RECORDS SHOWN:
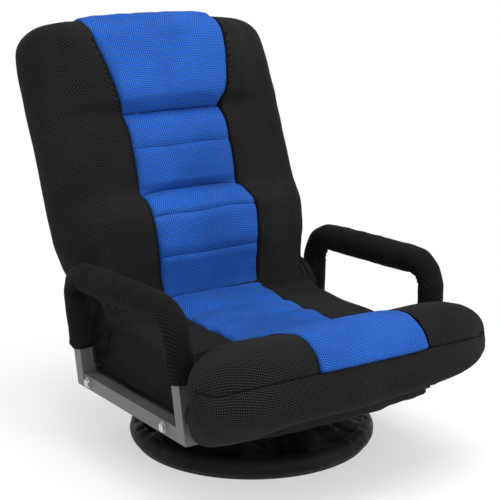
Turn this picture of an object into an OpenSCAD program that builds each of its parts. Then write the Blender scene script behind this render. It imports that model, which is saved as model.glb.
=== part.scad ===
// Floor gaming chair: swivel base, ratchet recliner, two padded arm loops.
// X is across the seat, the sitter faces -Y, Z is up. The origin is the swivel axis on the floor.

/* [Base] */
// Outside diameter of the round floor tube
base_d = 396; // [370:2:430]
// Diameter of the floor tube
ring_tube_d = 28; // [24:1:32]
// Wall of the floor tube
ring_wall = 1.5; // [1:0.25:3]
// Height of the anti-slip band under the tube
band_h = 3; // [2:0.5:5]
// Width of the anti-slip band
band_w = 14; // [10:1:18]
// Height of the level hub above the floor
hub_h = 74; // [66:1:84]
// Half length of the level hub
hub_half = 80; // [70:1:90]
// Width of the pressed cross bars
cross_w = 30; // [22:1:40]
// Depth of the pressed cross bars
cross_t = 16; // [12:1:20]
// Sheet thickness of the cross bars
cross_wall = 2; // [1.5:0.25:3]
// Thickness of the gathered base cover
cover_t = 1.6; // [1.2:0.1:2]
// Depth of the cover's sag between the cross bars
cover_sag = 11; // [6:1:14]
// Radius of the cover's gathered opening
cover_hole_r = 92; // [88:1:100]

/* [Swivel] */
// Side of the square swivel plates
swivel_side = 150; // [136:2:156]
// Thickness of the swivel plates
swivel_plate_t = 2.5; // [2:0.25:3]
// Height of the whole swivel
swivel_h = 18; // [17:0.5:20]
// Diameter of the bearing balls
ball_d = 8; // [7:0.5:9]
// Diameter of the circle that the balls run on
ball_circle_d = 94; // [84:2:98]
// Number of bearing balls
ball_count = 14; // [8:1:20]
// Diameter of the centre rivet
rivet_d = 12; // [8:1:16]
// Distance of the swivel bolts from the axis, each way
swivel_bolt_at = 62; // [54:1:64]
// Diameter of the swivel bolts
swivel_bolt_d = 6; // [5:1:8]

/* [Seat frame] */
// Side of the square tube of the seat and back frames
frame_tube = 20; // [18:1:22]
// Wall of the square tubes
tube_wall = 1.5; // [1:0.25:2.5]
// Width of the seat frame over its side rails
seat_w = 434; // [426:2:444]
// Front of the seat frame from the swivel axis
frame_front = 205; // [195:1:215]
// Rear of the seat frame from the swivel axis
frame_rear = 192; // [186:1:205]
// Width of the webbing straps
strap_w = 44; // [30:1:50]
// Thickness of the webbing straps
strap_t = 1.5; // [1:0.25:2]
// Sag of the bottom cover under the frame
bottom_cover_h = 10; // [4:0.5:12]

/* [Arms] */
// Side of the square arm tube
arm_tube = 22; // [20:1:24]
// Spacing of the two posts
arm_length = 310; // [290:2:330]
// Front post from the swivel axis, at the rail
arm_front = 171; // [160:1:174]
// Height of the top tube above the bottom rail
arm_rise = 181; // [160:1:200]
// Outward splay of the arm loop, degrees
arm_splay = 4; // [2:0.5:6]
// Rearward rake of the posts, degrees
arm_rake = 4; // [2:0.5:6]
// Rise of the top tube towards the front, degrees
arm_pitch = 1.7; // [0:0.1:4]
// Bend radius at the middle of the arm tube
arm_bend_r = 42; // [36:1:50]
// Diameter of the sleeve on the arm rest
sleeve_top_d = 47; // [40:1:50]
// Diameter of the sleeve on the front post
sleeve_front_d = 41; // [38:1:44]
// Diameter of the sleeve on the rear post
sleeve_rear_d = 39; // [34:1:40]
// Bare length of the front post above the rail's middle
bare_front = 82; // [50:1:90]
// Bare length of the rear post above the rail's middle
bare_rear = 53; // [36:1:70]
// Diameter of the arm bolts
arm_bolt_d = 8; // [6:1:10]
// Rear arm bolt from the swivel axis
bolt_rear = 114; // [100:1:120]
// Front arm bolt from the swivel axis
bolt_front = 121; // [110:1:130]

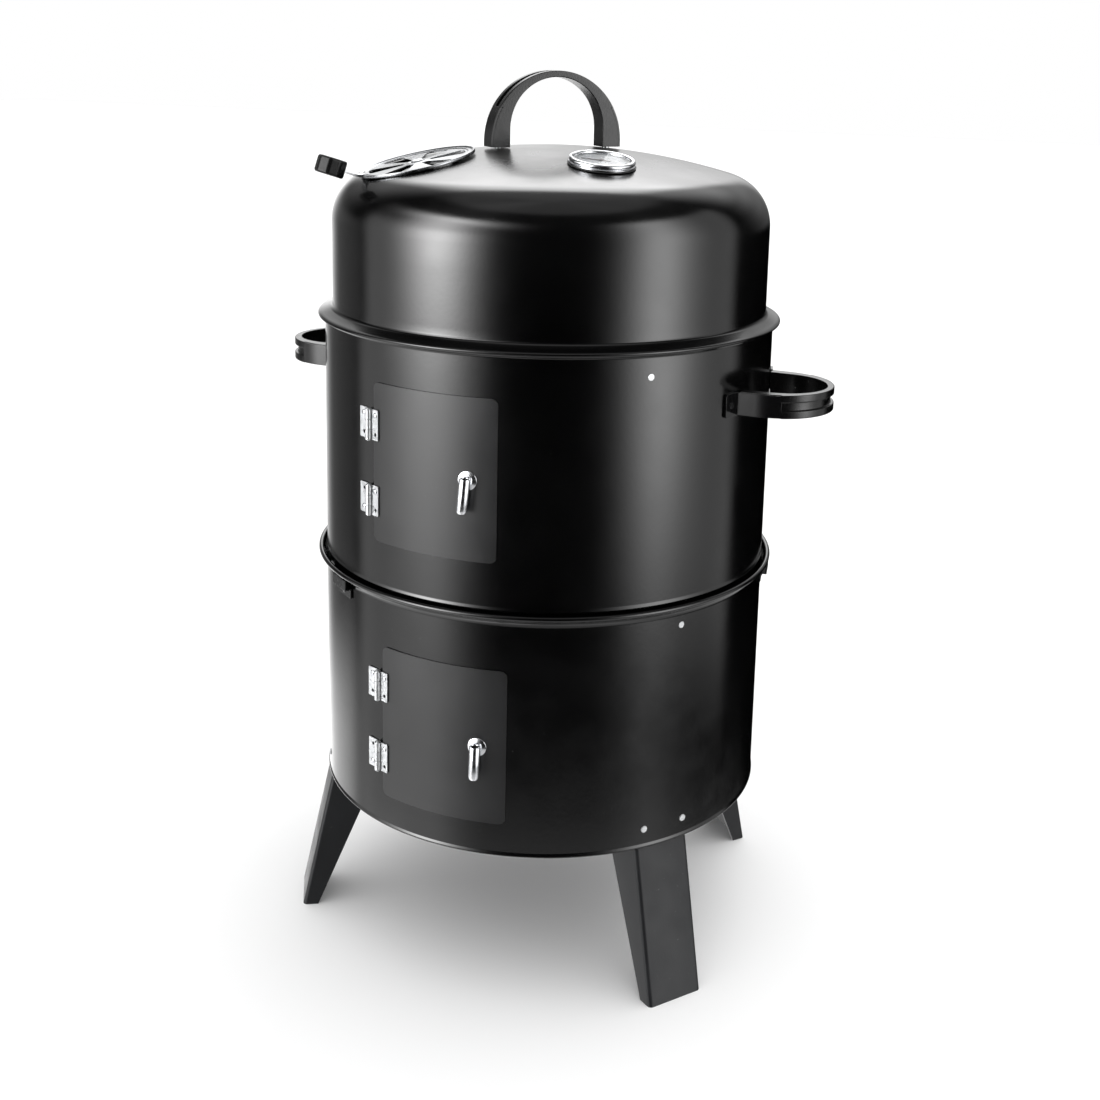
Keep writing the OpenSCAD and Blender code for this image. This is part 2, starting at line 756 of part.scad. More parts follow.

GIVEN INSTRUCTION: Reproduce each record shown above without altering a single word.

SOLUTION:
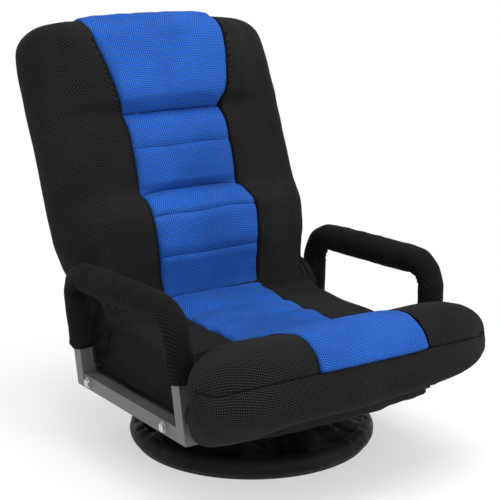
Turn this picture of an object into an OpenSCAD program that builds each of its parts. Then write the Blender scene script behind this render. It imports that model, which is saved as model.glb.
=== part.scad ===
// Floor gaming chair: swivel base, ratchet recliner, two padded arm loops.
// X is across the seat, the sitter faces -Y, Z is up. The origin is the swivel axis on the floor.

/* [Base] */
// Outside diameter of the round floor tube
base_d = 396; // [370:2:430]
// Diameter of the floor tube
ring_tube_d = 28; // [24:1:32]
// Wall of the floor tube
ring_wall = 1.5; // [1:0.25:3]
// Height of the anti-slip band under the tube
band_h = 3; // [2:0.5:5]
// Width of the anti-slip band
band_w = 14; // [10:1:18]
// Height of the level hub above the floor
hub_h = 74; // [66:1:84]
// Half length of the level hub
hub_half = 80; // [70:1:90]
// Width of the pressed cross bars
cross_w = 30; // [22:1:40]
// Depth of the pressed cross bars
cross_t = 16; // [12:1:20]
// Sheet thickness of the cross bars
cross_wall = 2; // [1.5:0.25:3]
// Thickness of the gathered base cover
cover_t = 1.6; // [1.2:0.1:2]
// Depth of the cover's sag between the cross bars
cover_sag = 11; // [6:1:14]
// Radius of the cover's gathered opening
cover_hole_r = 92; // [88:1:100]

/* [Swivel] */
// Side of the square swivel plates
swivel_side = 150; // [136:2:156]
// Thickness of the swivel plates
swivel_plate_t = 2.5; // [2:0.25:3]
// Height of the whole swivel
swivel_h = 18; // [17:0.5:20]
// Diameter of the bearing balls
ball_d = 8; // [7:0.5:9]
// Diameter of the circle that the balls run on
ball_circle_d = 94; // [84:2:98]
// Number of bearing balls
ball_count = 14; // [8:1:20]
// Diameter of the centre rivet
rivet_d = 12; // [8:1:16]
// Distance of the swivel bolts from the axis, each way
swivel_bolt_at = 62; // [54:1:64]
// Diameter of the swivel bolts
swivel_bolt_d = 6; // [5:1:8]

/* [Seat frame] */
// Side of the square tube of the seat and back frames
frame_tube = 20; // [18:1:22]
// Wall of the square tubes
tube_wall = 1.5; // [1:0.25:2.5]
// Width of the seat frame over its side rails
seat_w = 434; // [426:2:444]
// Front of the seat frame from the swivel axis
frame_front = 205; // [195:1:215]
// Rear of the seat frame from the swivel axis
frame_rear = 192; // [186:1:205]
// Width of the webbing straps
strap_w = 44; // [30:1:50]
// Thickness of the webbing straps
strap_t = 1.5; // [1:0.25:2]
// Sag of the bottom cover under the frame
bottom_cover_h = 10; // [4:0.5:12]

/* [Arms] */
// Side of the square arm tube
arm_tube = 22; // [20:1:24]
// Spacing of the two posts
arm_length = 310; // [290:2:330]
// Front post from the swivel axis, at the rail
arm_front = 171; // [160:1:174]
// Height of the top tube above the bottom rail
arm_rise = 181; // [160:1:200]
// Outward splay of the arm loop, degrees
arm_splay = 4; // [2:0.5:6]
// Rearward rake of the posts, degrees
arm_rake = 4; // [2:0.5:6]
// Rise of the top tube towards the front, degrees
arm_pitch = 1.7; // [0:0.1:4]
// Bend radius at the middle of the arm tube
arm_bend_r = 42; // [36:1:50]
// Diameter of the sleeve on the arm rest
sleeve_top_d = 47; // [40:1:50]
// Diameter of the sleeve on the front post
sleeve_front_d = 41; // [38:1:44]
// Diameter of the sleeve on the rear post
sleeve_rear_d = 39; // [34:1:40]
// Bare length of the front post above the rail's middle
bare_front = 82; // [50:1:90]
// Bare length of the rear post above the rail's middle
bare_rear = 53; // [36:1:70]
// Diameter of the arm bolts
arm_bolt_d = 8; // [6:1:10]
// Rear arm bolt from the swivel axis
bolt_rear = 114; // [100:1:120]
// Front arm bolt from the swivel axis
bolt_front = 121; // [110:1:130]

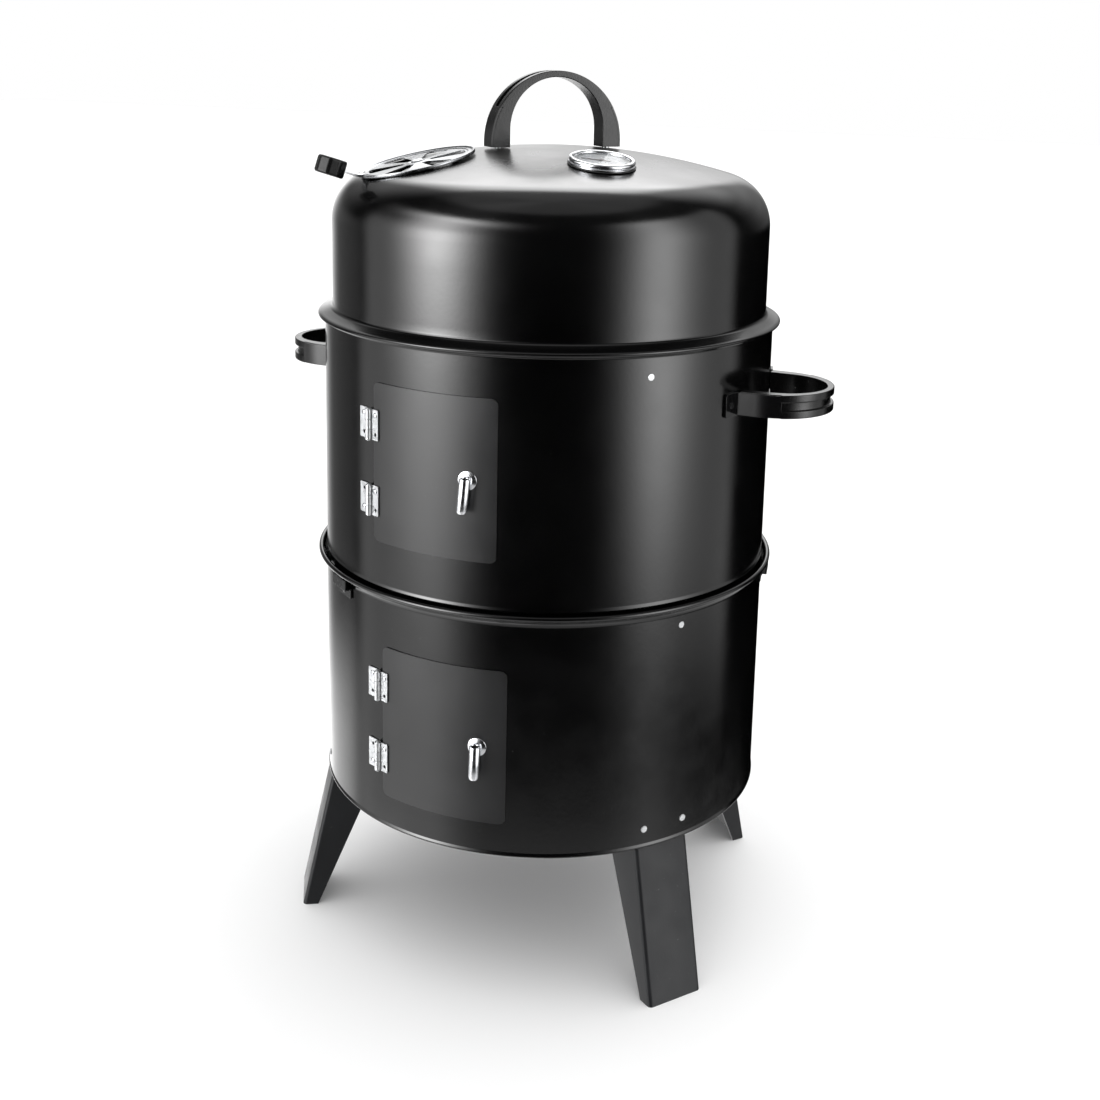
Keep writing the OpenSCAD and Blender code for this image. This is part 2, starting at line 756 of part.scad. More parts follow.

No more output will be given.